Hommage à Jeanne Moreau
On la voyait peu à l’écran ces derniers temps et pourtant, on ne peut mesurer ce qu’elle a apporté au théâtre d’abord qu’elle pratique en cachette de ses parents. Elle jouera pour Cocteau et Jean Vilar qu’elle aidera à créer Le Festival d’Avignon. Puis, dans les années 50, viendra le cinéma. Il faudra pourtant attendre Ascenseur pour l’échafaud de Louis Malle où elle joue aux côtés de Miles Davis pour prendre sa place dans le cinéma français. Suivront Roger Vadim, Truffaut, Antonioni, Orson Welles, Jacques Demy, Bunuel, Fassbinder, André Téchiné, Elia Kazan. La liste des réalisateurs à qui elle a prêté son visage et sa voix si particulière est interminable. Une revanche pour celle dont le physique était jugé trop atypique au début de sa carrière. Un physique qui fera pourtant succomber acteurs et réalisateurs, à l’écran comme à la ville. « J’ai séduit beaucoup d’hommes. J’ai toujours été vers des hommes qui avaient du talent. Je n’ai pas eu des amants pour avoir des amants », confiait-elle en 2012.
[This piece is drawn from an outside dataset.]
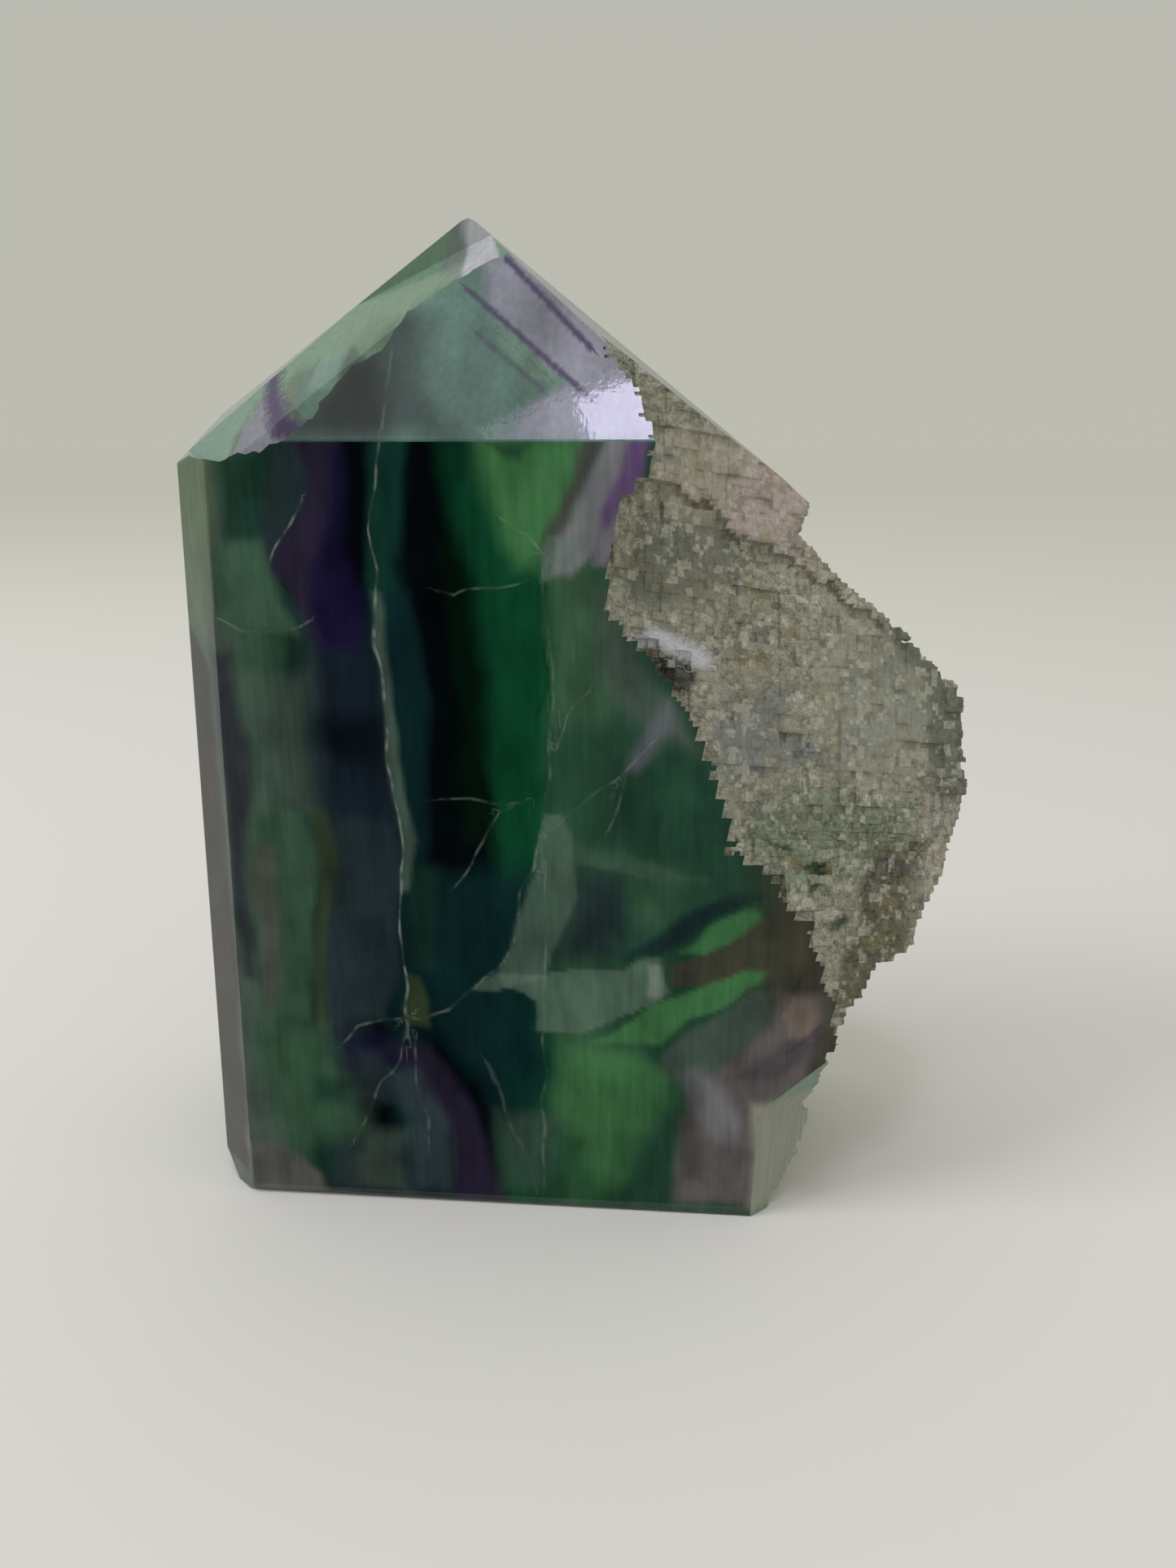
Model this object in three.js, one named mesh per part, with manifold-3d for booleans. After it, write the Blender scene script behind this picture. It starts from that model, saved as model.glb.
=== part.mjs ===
// Fluorite slab: a free-standing, freeform cut piece of banded fluorite.
// Most of it is sawn and polished: a flat front and back, a left end, chamfered
// corners and a low pointed top. Its right side is the natural outside of the
// crystal, a face of small cubic steps that runs back to a stepped rim.
// Millimetres, +Z up, front face towards -Y, resting on its sawn base.
//
// Polished faces are given from the front face's lower left corner: x to the
// right along the base, y back through the thickness, z up. The natural side is
// given in the crystal's own directions: across its face, up it, and out of it.

import * as THREE from "three";
import { mergeVertices } from "three/addons/utils/BufferGeometryUtils.js";
import Module from "manifold-3d";

const wasm = await Module();
wasm.setup();

// ---- driving dimensions: the polished faces -----------------------------------

const THICKNESS = 44;
const MIDDLE = THICKNESS / 2;
const FRONT_TOP = 110.5; // height of the front face's straight top edge
const APEX = [33.1, MIDDLE, 140.2];
const LEFT_FOOT = -6.2; // left end at the base
const LEFT_LEAN = 0.0215; // how far the left end leans in for each mm of height
const CHAMFER = 5.5; // depth of the two upright chamfers on the left
const CHAMFER_LEAN = 0.018;
const BLANK = { left: -10, right: 122, top: 142 }; // sawn blank, larger than the piece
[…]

Si on connaît sa passion pour le cinéma, on parle beaucoup moins de sa place d’icône mode. Sa relation la plus sulfureuse, et sans doute la plus incomprise, a été avec Pierre Cardin, styliste phare des années 60 et homosexuel assumé. Une passion qui durera cinq ans et fera de Cardin le couturier privilégié de l’actrice, qui laissa au placard les toilettes Chanel qu’elle portait depuis des années. « À partir d’Eva, pour une quinzaine de films et plus de dix ans, Jeanne aura choisi des vêtements portant la griffe de Cardin. On la disait sa muse, son égérie », écrit jean Claude Moireau dans sa biographie Jeanne Moreau, l’insoumise. Son rapport au vêtement est tel qu’elle reçoit à Los Angeles en 1966 un « Oscar de l’élégance », reconnaissant qu’elle est la femme la mieux habillée du monde. Lorsque l’on parle d’elle et de mode, on tombe forcément sur cette anecdote mythique où lors du Festival de Cannes, elle est sortie d’une Rolls noire portant un costume blanc de Pierre Cardin. Le magazine France Roche précisait alors : « pour un jour et demi de présence, elle avait apporté dix robes, quatorze paires de chaussures, quinze serre-tête et une demi-douzaine de sacs assortis ».
Excessif sans doute, mais un reflet parfait de son insoumission, de sa volonté de ne faire que ce dont elle a envie. De performer Jeanne en public pour mieux être Jeanne en privé. « Elle comprend une robe. Quand elle la met sur le dos, elle prend aussitôt la démarche, le style qui conviennent : c’est plus rare qu’on ne le croit, même chez les comédiennes », avait déclaré Cardin. On parle d’une époque où il était impossible de séparer le style d’une actrice à l’écran de celui qu’elle porte a dehors. Comme cette gavroche en tweed portée dans Jules & Jim dont elle lancera la mode au début des années 60. De par son style et son cinéma, Jeanne Moreau restera non seulement une actrice émérite, mais aussi la représentation d’une féminité libre et d’une séduction assumée, clope au bec. Nombreux furent ses détracteurs, récemment encore ressortait des termes comme « croqueuse d’hommes » et « mauvaise mère » dans la presse à scandale. « On ne peut pas essayer de faire de soi un instrument un peu rare et être asservi aux autres », répond-elle alors. Insoumise et audacieuse, Jeanne Moreau est un des nombreux exemples de femmes dont on aurait bien besoin de voir peupler les imaginaires.